11.     EMPLOYEE SHARE-BASED COMPENSATION PLANS:

Overview

The total fair value of share-based awards is recognized as a compensation expense, over the requisite employee service period (generally the vesting period of the grant). The Company has used the Black-Scholes option-pricing model to compute the estimated fair value of share-based awards on the date of grant. The Black-Scholes option pricing model includes assumptions regarding dividend yields, expected volatility, expected option term and risk-free interest rates. Expected volatility is estimated based upon a combination of historical and implied volatility. The risk-free interest rate is based on the U.S. treasury yield curve in effect at the time of grant.

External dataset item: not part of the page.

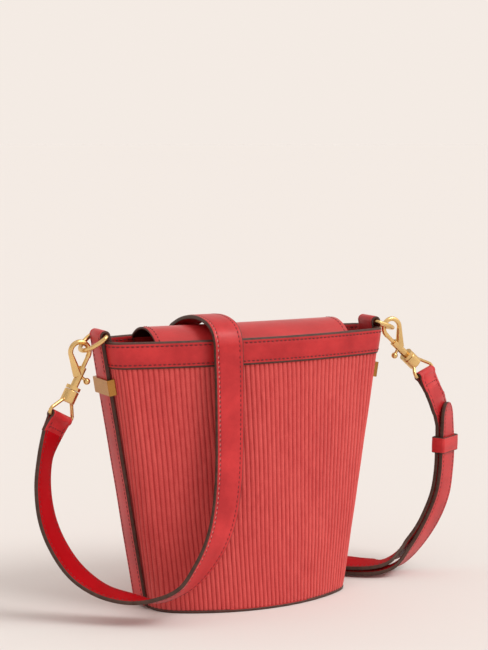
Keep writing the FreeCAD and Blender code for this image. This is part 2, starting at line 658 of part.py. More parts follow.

Share-Based Compensation Plans

The Company has five share-based compensation plans which are described below: the Amended and Restated 1996 Stock Option Plan (“1996 Plan”), the Amended and Restated 2000 Stock Option Plan (“2000 Plan”), the 2003 Equity Incentive Plan (“2003 Plan”), the 2008 Omnibus Incentive Plan (“2008 Plan”), and the 2012 Omnibus Incentive Plan (“2012 Plan”), collectively the “Equity Plans.” Specifics related to each plan are as follows:

1996 Plan: Grants for shares under the 1996 Plan were limited to 15% of the Company’s outstanding common stock. The only grants outstanding under the 1996 Plan are non-qualified stock option grants, with total qualified stock option grants under the 1996 Plan limited to 650,000 shares of the Company’s common stock. No grants of qualified stock options were ever issued under the 1996 Plan. The 1996 Plan expired on June 30, 2006; thus, no further grants have been awarded after June 30, 2006, but options awarded prior to that date remain outstanding subject to the terms of the 1996 Plan and any related option agreements.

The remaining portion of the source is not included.